Each day, on the day and the evening shift, a Brockton officer and state trooper pair up in plainclothes to look for the things in the city can affect residents day-to-day — such as public drinking and graffiti — and problems that may be brewing.
"We're not running from call to call," Bunker said. "We can spend more time looking for the things that affect people."
That means checking abandoned houses for drug dealers, the homeless and youths hanging out. It means creeping through brush to see if someone is dealing drugs outside a house. It means stopping to talk with alcoholics gathered in small clusters downtown to see if they're drinking in public. It means getting information about youths hanging out on city corners and the streets. It can mean stopping speeders and keeping traffic moving.
"They are proactive," Police Chief William Conlon said. "There was a need for this type of patrol."
And watching the little things is paying off in big ways.
Between May and Aug. 1, the patrols — the latest in the department's decades-old community policing effort — resulted in 103 arrests, the seizure of four guns, 26 prostitution arrests, 31 drug arrests, five drinking in public arrests, and the seizure of marijuana, cocaine and heroin.
And sometimes, the officers wound up finding guns when they least expected it.
When Bunker and Trooper Paul Dunderdale spotted a car parked on a sidewalk in front of 88 North Main St. on Aug. 2, they walked over to find out why.
They found the passenger, who was wanted on a warrant, had a .40-caliber Glock 27 handgun stuffed in the pants.
Another time, officers on the patrol spotted what appeared to be a drug deal on Warren Avenue the afternoon of July 24. They swung back and, after talking with the suspects, seized a .25-caliber pistol and small bags of marijuana.
In May, Officer Jason Sullivan and Trooper Dubois saw a car near a gasoline station with no inspection sticker. The passenger in the car, who first gave an alias, was carrying a 9 mm handgun with one round in the chamber.
Officer Bunker and Trooper Dubois creep through the brush, listening as a group of men talk outside a house.
Days and weeks earlier, several people living there were arrested on warrants. Today, the officers are checking to make sure no one is dealing drugs.
Dubois slips around a fence, branches cracking under his feet. Bunker circles around, crouching behind a tree as the voices carry through the air.
"Yo," one man says.
There is laughter.
The pair move in closer, listening.
Minutes later, they leave.
"They're just hanging around," Bunker says, getting back in the cruiser.

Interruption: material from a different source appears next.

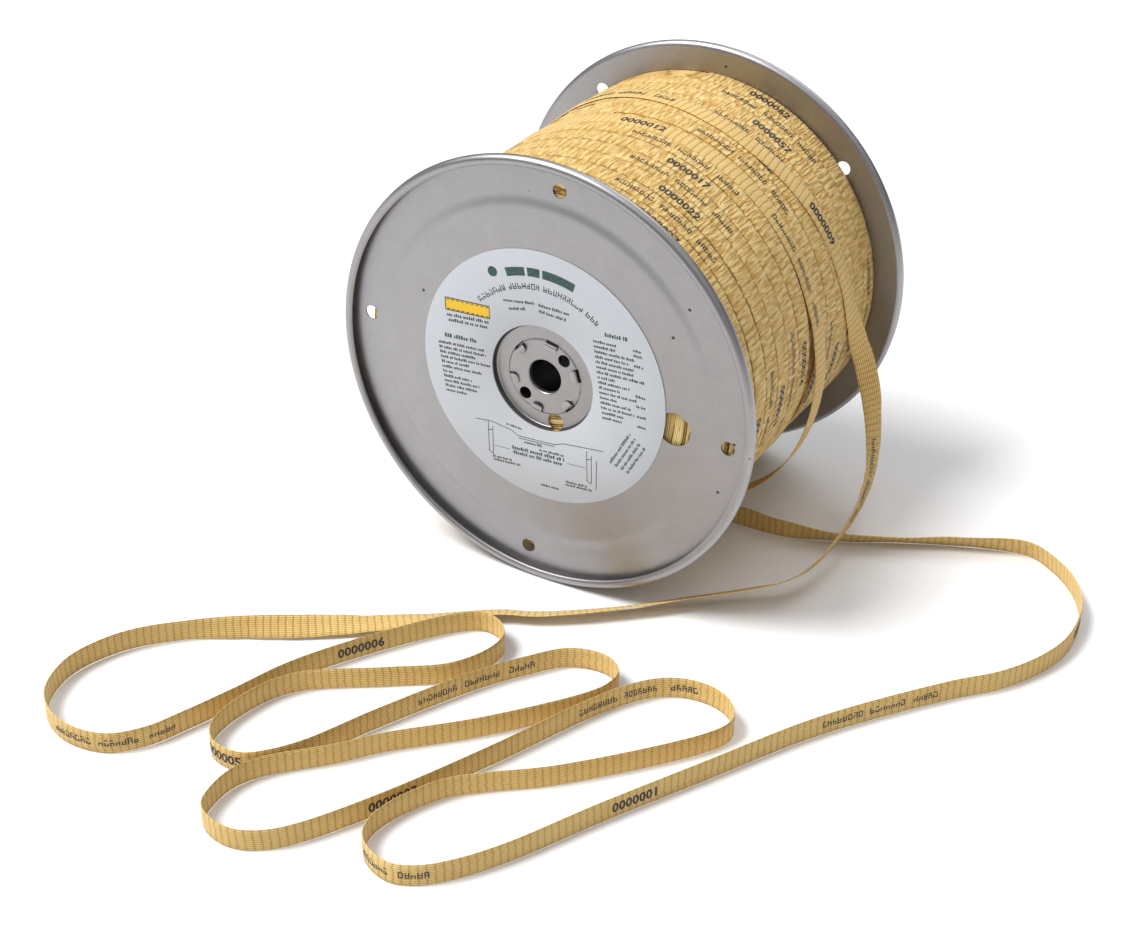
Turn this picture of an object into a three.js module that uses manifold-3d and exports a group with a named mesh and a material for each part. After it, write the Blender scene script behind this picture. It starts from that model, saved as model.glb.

Officers and troopers rotate every two weeks in the patrols, allowing as many as possible on the two forces to work the day and evening "quality of life" shifts.
"They go to where the problems are," Conlon said.
Quality-of-life patrols are known by a variety of names throughout the country and studies have found that targeting street problems, including graffiti, can cut crime and make residents feel safer.
When New York City launched aggressive street crime "quality-of-life" patrols, including targeting street-level drug dealers, officials there reported in 2000 an 8 percent decrease in crime in a nine-month span.
What makes the Brockton patrols unique is pairing a city officer with a state trooper.
"It's extra manpower," Conlon said. "It's extra help."
Dubois said it also tightens bonds between the two departments, allowing officers and troopers to get to know each other better on the job, and provides a good way to swap street information about crime. "New faces, more intelligence information," he said.
Officers on the "quality-of-life" shift often back up uniformed officers in emergencies — giving the department an extra manpower boost when needed, the police chief said.